For some, it is the mark of a New Year.  For others, it is a night of dressing up into costume, pretending, laughing, and eating candy to play with the spirits who have crossed a thin veil, gaining access to our world.  My favorite night of the year slowly arrives with the promise of interesting times – Halloween draws near and many are tending to last minute details to enjoy its presence to the fullest.  To help get things started, here is a little narrative by William Shakespeare.
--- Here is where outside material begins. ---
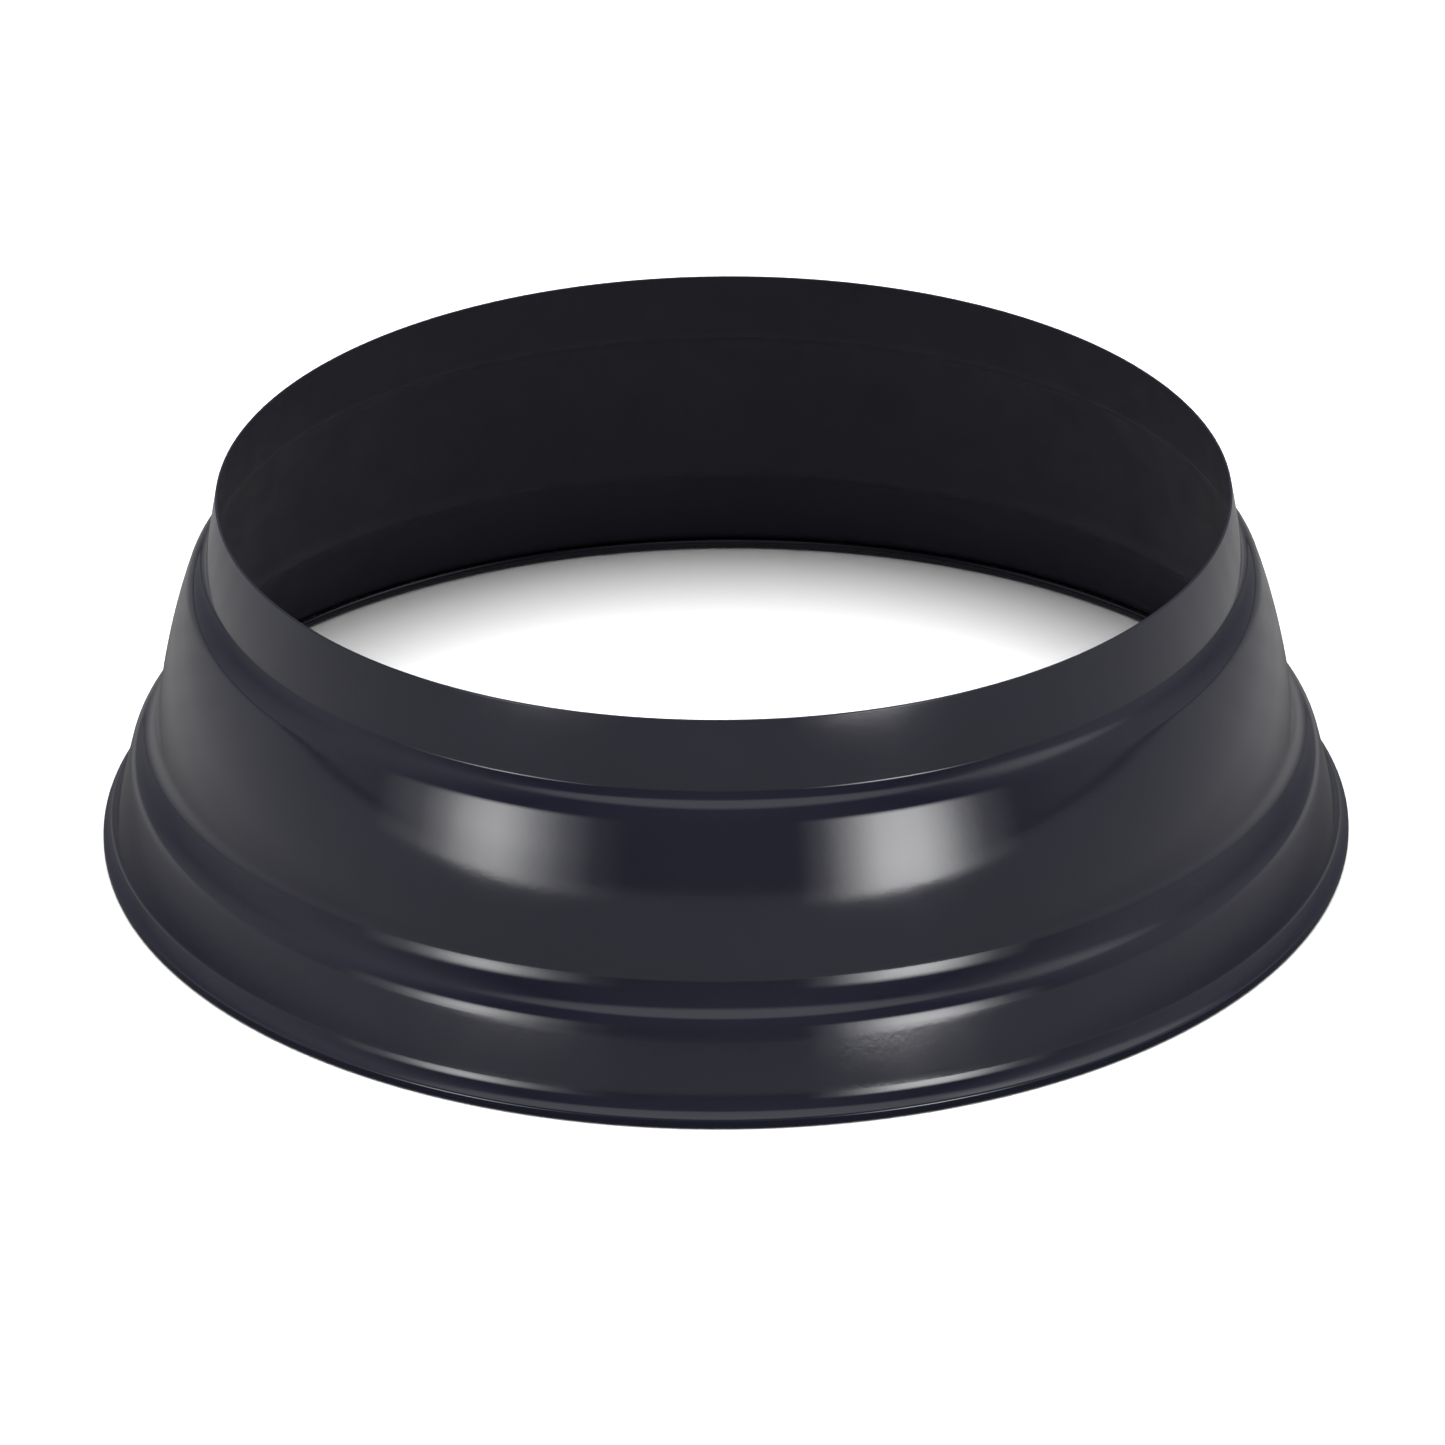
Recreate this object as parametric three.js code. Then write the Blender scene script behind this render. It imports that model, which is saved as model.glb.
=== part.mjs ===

Thrice the brinded cat hath mew’d.

Thrice and once, the hedge-pic whin’d.
Harpier cries: – ’tis-time ’tis-time!
Round about the cauldron go;
In the poison’d entrails throw. –
Toad, that under cold stone,
Days and night has thirty-one;
Swelter’d venom sleeping got,

Boil thou first i’ the charmed pot!

Double, double toil and trouble;

Fire burn, and cauldron bubble.

Fillet of a fenny snake,
In the cauldron boil and bake;
Eye of newt, and toe of frog,
Wool of bat, and tongue of dog;
Adder’s fork and blind-worm’s sting,
Lizard’s leg, and owlet’s wing,-
For a charm of powerful trouble,
Like a hell-broth boil and bubble.
Double, double toil and trouble;

Fire burn, and cauldron bubble.

Scale of dragon; tooth of wolf;
Witches’ mummy; maw and gulf
Of the ravin’d salt-sea shark;
Root of hemlock digg’d i the dark;
Liver of blaspheming Jew;
Gall of goat, and slips of yew
Sliver’d in the moon’s eclipse;
Nose of Turk, and Tartar’s lips;
Finger of birth-strangled babe
Ditch deliver’d by a drab, – 
Make the gruel thick and slab:
Add thereto a tiger’s chaudron,

For the indrediants of our cauldron.

Double, double toil and trouble;

Fire burn, and cauldron bubble.

Cool it with a baboon’s blood;

Then the charm is firm and good.

The Witches’ Spell
Act IV, Scene 1 from Macbeth (1606)

by William Shakespeare

Pretty juicy huh?  Leave it to Mr. Shakespeare to liven things up a little.  More to come… for now, I have to tend to some jack-o-lanterns.